Figure 2: BAAM’s extruder with polymer welding equipment and modified nozzle can put down a 1/6-in. layer in the precise 60-120 °C temperature range needed for successful adhesion and high-volume additive manufacturing.  

Neff adds, "Oak Ridge had a cool concept of putting a plastic extruder on a gantry system to build larger 3D parts, and we had our CL400 machine for laser-based cutting that Dr. Love wanted, and so we signed a cooperative research and development agreement (CR&DA). Oak Ridge secured $1 million in government funding, we chipped in $1 million, and we merged the two concepts into our BAAM machine."

BAAM was developed in just about one year but began printing parts only this past May. Basically, the partners removed CL400's laser equipment and added Oak Ridge's extruder to its XYZ motion platform and Z-plate assembly (Figure 2). The extruder consists of a nozzle that Oak Ridge modified and a polymer welding system from Dohle Extrusionstechnik in Germany. Oak Ridge adapted BAAM's table to go 18 in. down in addition to the 18 in. it already could go up. The table uses line shafts and ball screws at each corner to carry out G-code instructions. The three-axis machine also employs five Yaskawa servo drives and linear motors. It also has 28 temperature zones, which are monitored by Flir components and software.

BAAM is controlled by a Power PMAC controller and Motion Commander Foundation open-architecture CNC-development software from Delta Tau Data Systems, which combine PLC and CNC motion functions into one system.
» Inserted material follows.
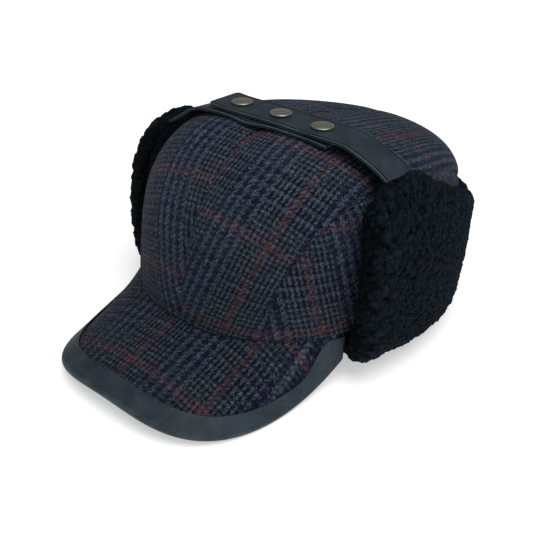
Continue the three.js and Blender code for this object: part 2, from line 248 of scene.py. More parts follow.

BAAM communicates to its devices via a 100-Mbps, fiberoptic, macro-ring network. The extruder, motion equipment and other devices all receive instructions from PMAC.   
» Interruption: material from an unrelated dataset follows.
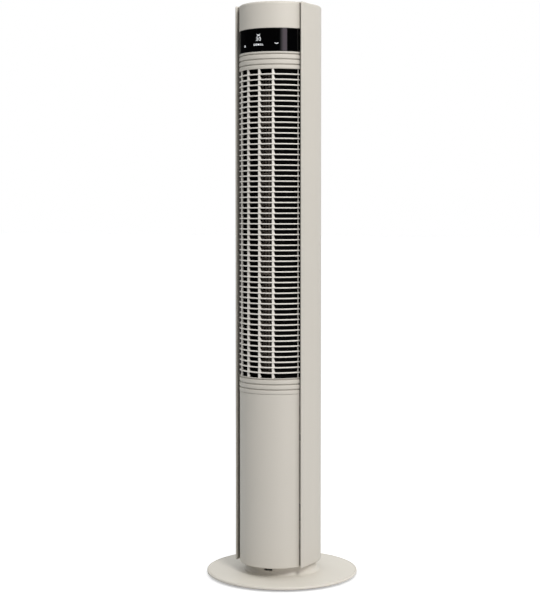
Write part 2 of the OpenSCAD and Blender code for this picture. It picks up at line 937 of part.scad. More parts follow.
module power_components() color(smoke)
    translate([0, chassis_y - 7 - 1.6, power_z])
        rotate([90, 0, 0]) {
            translate([-40, 6, 0])
                cube([32, 30, 22]);
            translate([2, 4, 0])
                cube([14, 20, 16]);
            translate([-26, 66, 0])
                cylinder(r = 9, h = 26);
            translate([0, 66, 0])
                cylinder(r = 6, h = 20);
            translate([22, 50, 0])
                cube([20, 16, 14]);
            translate([-40, 96, 0])
                cube([30, 8, 9]);
            translate([8, 96, 0])
                cube([24, 8, 9]);
        }

// Rubber bush for the mains lead, through the lower back of the column
module cord_gland() color(rubber)
    translate([0, rear_r - wall - 6, gland_z])
        rotate([-90, 0, 0])
            difference() {
                union() {
                    cylinder(r = gland_r, h = wall + 10);
                    translate([0, 0, 6 + wall])
                        cylinder(r = gland_r + 2.5, h = 2.5);
                    translate([0, 0, 3])
                        cylinder(r = gland_r + 2, h = 2.2);
                }
                translate([0, 0, -1])
                    cylinder(r = cord_bore_r, h = 40);
            }

// Straight runs with round elbows
module wire(points)
    for (i = [0 : len(points) - 2])
        hull()
            for (p = [points[i], points[i + 1]])
                translate(p)
                    sphere(wire_r, $fn = 10);

module wiring_loom() color(rubber) {
    wire(display_wire);
    wire(supply_wire);
    wire(motor_wire);
}

base_cover();
base_tray();
ballast_plate();
rubber_feet();
base_screws();
swivel_collar();
collar_screws();
pivot_post();
post_screws();
bearing_ring();
fixed_gear();
gear_screws();
turntable();
side_panel_left();
side_panel_right();
rear_cover();
rear_inlet_grille();
handle_cup();
top_cap();
display_lens();
upper_ring_trim();
front_grille();
lower_ring_trim();
lower_front_panel();
display_board();
led_module();
touch_springs();
ir_receiver();
buzzer();
air_duct();
bearing_rubber();
upper_bearing();
motor_bracket();
motor_can();
motor_stator();
motor_dampers();
motor_screws();
lower_chassis();
power_board();
power_components();
oscillation_bracket();
oscillation_motor();
oscillation_screws();
cord_gland();
wiring_loom();
housing_screws();
impeller_segment(1);  // impeller_segment_1
impeller_segment(2);  // impeller_segment_2
impeller_segment(3);  // impeller_segment_3
impeller_segment(4);  // impeller_segment_4
impeller_segment(5);  // impeller_segment_5
impeller_segment(6);  // impeller_segment_6
impeller_top_disc();
impeller_hub();
stub_shaft();
motor_shaft();
motor_rotor();
drive_pinion();
pinion_shaft();
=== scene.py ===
import json
import math

import bpy
import numpy as np
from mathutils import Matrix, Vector

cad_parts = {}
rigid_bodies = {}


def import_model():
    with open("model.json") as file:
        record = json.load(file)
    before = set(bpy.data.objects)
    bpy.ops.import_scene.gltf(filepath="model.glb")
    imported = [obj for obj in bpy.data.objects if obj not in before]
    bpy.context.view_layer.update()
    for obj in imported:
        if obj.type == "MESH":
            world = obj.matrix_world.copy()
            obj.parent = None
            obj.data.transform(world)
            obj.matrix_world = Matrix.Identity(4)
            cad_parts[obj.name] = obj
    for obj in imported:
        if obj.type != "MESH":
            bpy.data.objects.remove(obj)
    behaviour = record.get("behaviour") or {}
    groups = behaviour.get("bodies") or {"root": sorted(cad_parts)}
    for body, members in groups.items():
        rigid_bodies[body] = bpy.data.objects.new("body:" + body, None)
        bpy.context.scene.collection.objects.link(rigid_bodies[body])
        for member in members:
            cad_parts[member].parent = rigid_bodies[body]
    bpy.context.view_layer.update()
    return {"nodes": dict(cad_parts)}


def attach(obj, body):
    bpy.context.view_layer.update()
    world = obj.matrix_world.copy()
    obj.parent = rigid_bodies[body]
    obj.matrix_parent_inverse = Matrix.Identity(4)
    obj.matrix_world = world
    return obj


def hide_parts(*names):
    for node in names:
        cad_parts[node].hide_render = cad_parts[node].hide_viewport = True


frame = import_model()

MM = 0.001
SCENE = bpy.context.scene

# ------------------------------------------------------------------ sizes, in millimetres and degrees
TOP, BOTTOM = 1131.0, 30.0  # ends of the column
WALL, SEAM = 2.6, 0.4
LEAST_FRONT, LEAST_REAR = 1.4, 1.0  # wall left behind a rounded edge
SUPPORT = 0.35  # a row of points this close to a rounding keeps the flat beside it flat

# front stack, on an arc of radius FRONT_R whose middle is FRONT_C in front of the axis
FRONT_R, FRONT_C, HALF = 74.0, 21.7, 66.5
FLANGE, FLANGE_DEG = 7.0, 2.6  # the ends turn in this deep
CAP_BOTTOM, DISPLAY_BOTTOM = 1079.0, 1034.4
GRILLE_TOP, GRILLE_BOTTOM, PANEL_TOP = 1001.0, 402.0, 370.4
TOP_ROUND, CORNER_R = 4.4, 8.0
CAP_EDGE, CAP_END = 0.9, 1.2
LID_FRONT, LID_GAP = -50.5, 0.35
RING_WALL = 3.6
GROOVES, GROOVE_PITCH, GROOVE_W, GROOVE_DEPTH, GROOVE_EDGE = 3, 10.1, 2.1, 2.8, 1.3
UPPER_GROOVE, LOWER_GROOVE = 4.65, 2.6  # from a band's top to its highest groove

# grilles
SLATS, SLAT_T, SLAT_DEPTH, SLAT_NOSE, SLAT_CHAMFER = 57, 2.3, 6.5, 1.05, 0.5
SLAT_PITCH = (GRILLE_TOP - GRILLE_BOTTOM) / (SLATS + 1)
RIB_STEP, RIB_W, RIB_SET, RIB_DEPTH, RIB_EDGE = 22.5, 3.6, 1.2, 3.2, 0.6
GUSSET, GUSSET_LEAST, GUSSET_CURVE, GUSSET_STEPS = 2.8, 0.6, 1.3, 4
FRAME_DEG, FRAME_SET, FRAME_EDGE = 1.4, 4.4, 0.7
INLET_HALF, INLET_R, INLET_GAP = 37.0, 77.5, 0.3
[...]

Working on truly large scale, it can print up to 1,000 cubic in. of carbon-fiber-reinforced thermoplastic per hour in a 2 x 4 x 0.8-m space, and Love adds its deposition rate likely will reach 2,000 cubic in./hr by the end of this year.

However, to achieve their goal of fast, big, high-volume, additive manufacturing, Cincinnati and Oak Ridge needed to put down layers of plastic that were much thicker than the fractions of a millimeter produced by most 3D printers.

These new layers have to be just the right size—about 1/6 in.—to maintain precise "Goldilocks zone" temperatures of 60-120 °C, so they can adhere to each other properly and build parts. Too-thin layers would be too hot, and melt and burn, while too-thick layers would be too cool, unable to stick to each other, and cause them to separate.

To solve this problem, Cincinnati and Oak Ridge enlisted help from electrical engineering intern Alex Roschili and computer engineering intern Andrew Messing, both from the University of Tennessee, who wrote the software that converts input from 3D design models into "software slices," and then all the G-code, XY coordinates, extruder settings and other commands that BAAM uses to maintain precise temperatures, print each layer and successfully build usable end products.  

"We just had to make sure the 9-mm bead of plastic was separating cleanly, wasn't sticking up and dragging the previous bead, and wasn't laying down too thin and creating voids," Messing explains. "Our programming tried to create a perfect, uniform, smooth-surfaced finish."  

Besides completing the 3D-printed car, proof of the partners' success was demonstrated by the fact that the second BAAM prototype that printed most of Strati's parts at IMTS has already been sold to plastics manufacturer Sabic and its Massachusetts-based research lab. This facility will reportedly use BAAM to help test and demonstrate new materials, such as the ABS plastics that Sabic produces, and may soon sell to other 3D printer users.